A few ways to get quartobot on your machine, in roughly descending order of how often you’ll want each.

Terminal window
uv tool install quartobot

For unreleased main, install from git instead:

Terminal window
uv tool install git+https://github.com/quartobot/quartobot

This puts quartobot on your user PATH (typically ~/.local/bin or similar) so commands like quartobot init, scan, validate, and resolve work from any project directory without a venv activation dance.

uv manages the underlying Python and dependencies in an isolated environment behind the scenes. You don’t need to maintain a virtualenv yourself.

Pin a specific ref:

Terminal window
uv tool install git+https://github.com/quartobot/quartobot@<branch-or-tag-or-sha>

Upgrade later:

Terminal window
uv tool upgrade quartobot

Uninstall:

Terminal window
uv tool uninstall quartobot

If pipx is already part of your Python workflow and you’d rather not take on the uv toolchain, pipx installs quartobot as a CLI on your user PATH the same way:

Terminal window
pipx install git+https://github.com/quartobot/quartobot

The trade-off: pipx doesn’t manage the underlying Python install, so Python ≥ 3.10 needs to be on the system already. quartobot init, scan, validate, and resolve then work the same as the uv tool install path.

Run quartobot without installing it persistently. Useful for trying it out, scripted one-off jobs, or pinning a specific version in CI without polluting the host install.

Terminal window
uvx --from git+https://github.com/quartobot/quartobot quartobot --help
uvx --from git+https://github.com/quartobot/quartobot quartobot resolve --from-scan .

The --from flag is required because the package name and the command name are the same. Without it, uvx would look for a PyPI package literally named quartobot.

quartobot is on PyPI since v0.2.0, so the registry path works too:

Terminal window
pip install quartobot

The trade-off: pip install into a system Python isn’t recommended on modern Linux distros (you’ll likely hit PEP 668 “externally-managed-environment” errors). Use uv tool install quartobot instead, or pipx install quartobot, or install into a project venv with uv pip install quartobot.

Clone and install editable:

Terminal window
git clone https://github.com/quartobot/quartobot.git
cd quartobot
uv pip install -e .

For the full dev environment (lint, type-check, test):

Terminal window
uv sync --extra dev
uv run pytest
uv run ruff check src tests
uv run mypy
  • Python ≥ 3.10. uv tool install manages this automatically.
  • Quarto ≥ 1.4 if you’re rendering documents.
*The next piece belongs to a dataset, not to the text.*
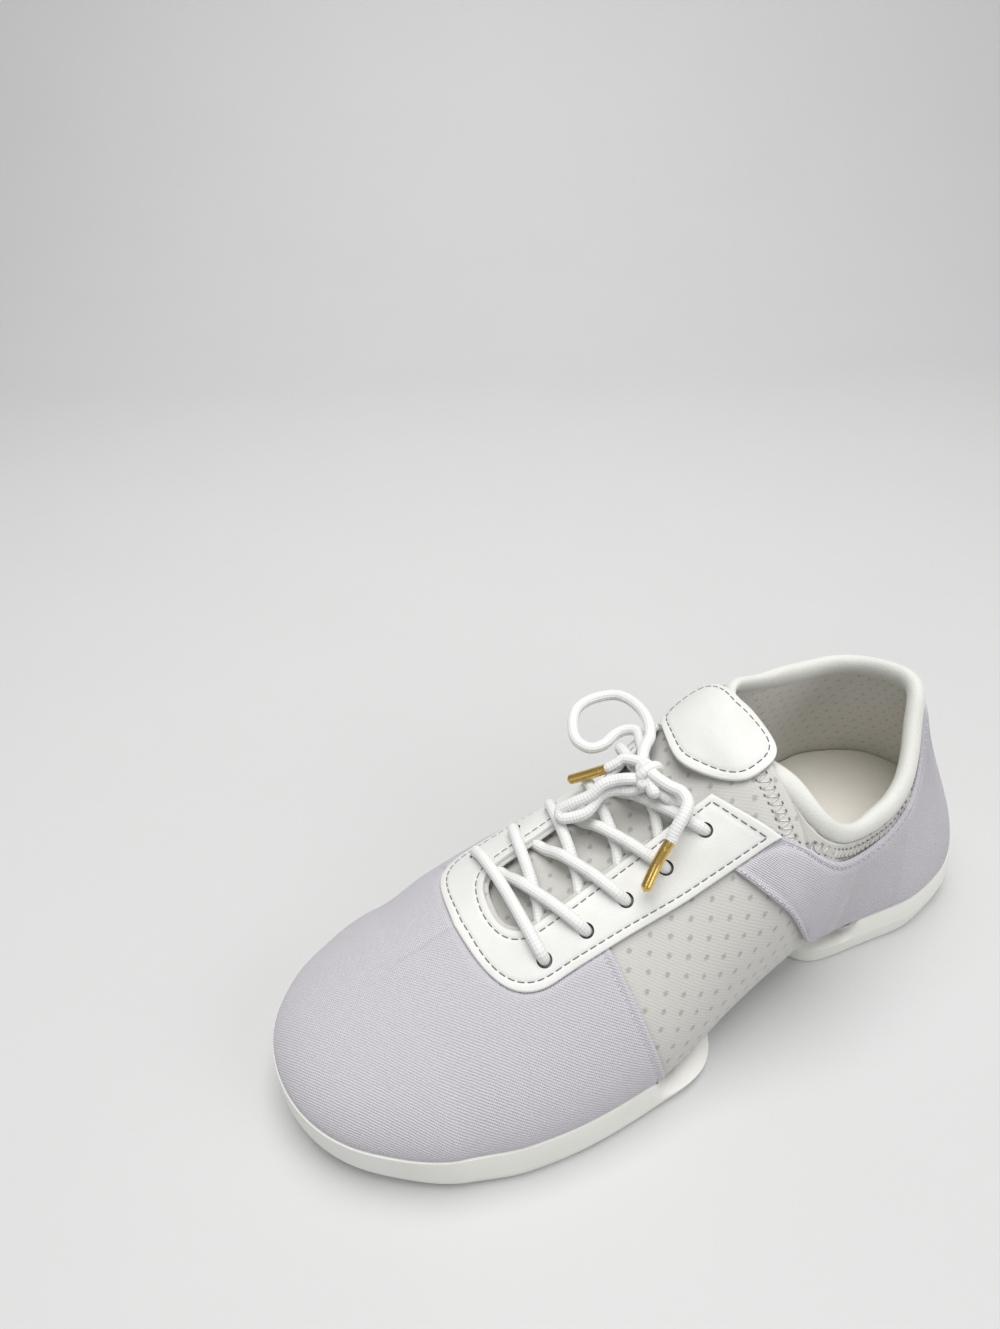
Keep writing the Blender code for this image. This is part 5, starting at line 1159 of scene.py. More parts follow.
def toe_canvas():
    """Canvas over the toe: sections from the rubber's rim up to under the eyestay, with a
    folded, stitched edge at the side seams; the cloth's own lengths fan out from the toe."""
    edge = np.array([0, 0.0012, 0.003, 0.006, 0.011, 0.018, 0.027, 0.036, 0.045, 0.055])
    share = np.concatenate([edge, np.linspace(0.07, 1, 70, endpoint=False)])[:, None]
    c = np.concatenate([np.linspace(0, 0.05, 5, endpoint=False), np.linspace(0.05, 1, 60)])
    seam = VAMP_SEAM_LOW + (VAMP_SEAM_TOP - VAMP_SEAM_LOW) * (0.66 * c) ** 0.65
    axis = seam + (TOE_AXIS - seam) * share
    fan = np.linspace(2, 4, 150)[:, None] + 0 * c
    way = np.concatenate([side_way(axis, 1), fan, side_way(axis, -1)[::-1]])
    along, turn = axis_of(way)
    front = stay_front(np.linspace(0, pi / 2, 300), -5 * MM)
    rear = stay_front(np.linspace(pi, pi / 2, 300), -5 * MM)
    under_stay = stay_girth(along) - 5 * MM
    left = np.where(along < STAY_BEND, under_stay, np.interp(along, front[0], front[1], right=0))
    right = np.where(along < STAY_BEND, under_stay, np.interp(along, rear[0], -rear[1], right=0))
    bound = np.where(np.abs(turn) < pi / 2 - 1e-9, 0, np.where(turn > 0, left, right))
    top = t_at_girth(way, bound)
    rim = bed(outer(way, 0 * way)[..., 0]) + FORE_RIM - FORE_BED - 1.6 * MM
    on_cup = t_at_height(way, rim)
    drop = 6 * MM * (1 - smooth_step((along - FORE_SOLE_SHOULDER - 0.02) / 0.10))
    low = t_at_height(way, rim - drop)
    t = between(way, low, top, c)
    girth = length_at(way, 1 + 0 * way) - length_at(way, t)
    flat_x = along * LENGTH + girth * np.cos(turn)
    flat_g = girth * np.sin(turn)
    gap = stay_gap(flat_x, flat_g)
    from_rim = length_at(way, t) - length_at(way, on_cup)
    from_seam = (along - seam) * LENGTH + np.where(np.abs(turn) < pi / 2 - 1e-9, 1, 0)
    lift = LIFT * smooth_step(from_rim / RIM_FADE) + 0.05 * MM
    tuck = smooth_step((gap + 0.6 * MM) / (2.2 * MM))
    lift = lift * tuck - 0.55 * MM * (1 - tuck)
    thick = CANVAS * (0.2 + 0.8 * smooth_step(from_rim / (2 * MM))) * rounded(from_seam + 0.02 * MM, 0.5 * MM)
    thick = folded(thick, from_seam)
    n = normal(way, t)
    base = outer(way, t)
    under = base + lift[..., None] * n
    middle = bound[:, -1] == 0
    for sheet in (under, n):
        sheet[middle, -1] = 0.5 * (sheet + sheet[::-1])[middle, -1]
    for sheet in (under, n):
        mirror = sheet[::-1][middle][:, -2:-19:-1]
        across = np.concatenate([sheet[middle][:, -18:], mirror], axis=1)
        for _ in range(30):
            across[:, 1:-1] = 0.25 * across[:, :-2] + 0.5 * across[:, 1:-1] + 0.25 * across[:, 2:]
        near_toe = smooth_step((TOE_AXIS - along[middle, -1]) / 0.035)[:, None, None]
        sheet[middle, -18:] = across[:, :18] * near_toe + sheet[middle, -18:] * (1 - near_toe)
    n = unit(n)
    thick[middle, -1] = 0.5 * (thick + thick[::-1])[middle, -1]
    uv = np.stack([flat_x, flat_g], -1)
    made = slab("toe_canvas", under + thick[..., None] * n, under, CLOTH, uv)
    finished(made, "lavender_canvas", "toe_vamp")
    for name, rows in (("lateral", 8), ("medial", len(way) - 9)):
        line = (under + thick[..., None] * n)[rows]
        keep = gap[rows] > 0.5 * MM
        keep[:6] = False
        canvas_seam("toe_seam_" + name, line[keep], n[rows][keep])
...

Install Quarto.
  • No system manubot install needed. quartobot declares manubot as a dependency; uv tool install brings it along.

The quartobot resolve pre-render hook in _quarto.yml runs as a subprocess of quarto render, which means quartobot has to be on the shell PATH Quarto sees — not just on the venv-activated PATH in your terminal. uv tool install puts it there; an editable install into a project venv does not.

Terminal window
quartobot --version
quartobot --help
quarto check
which quartobot

If quartobot --version works in your shell but quarto render fails with “command not found: quartobot”, the install directory (typically ~/.local/bin) isn’t on the shell PATH for the user Quarto runs as. For uv tool install, uv tool update-shell adds it; for pipx, pipx ensurepath does the same. A login reload then picks it up.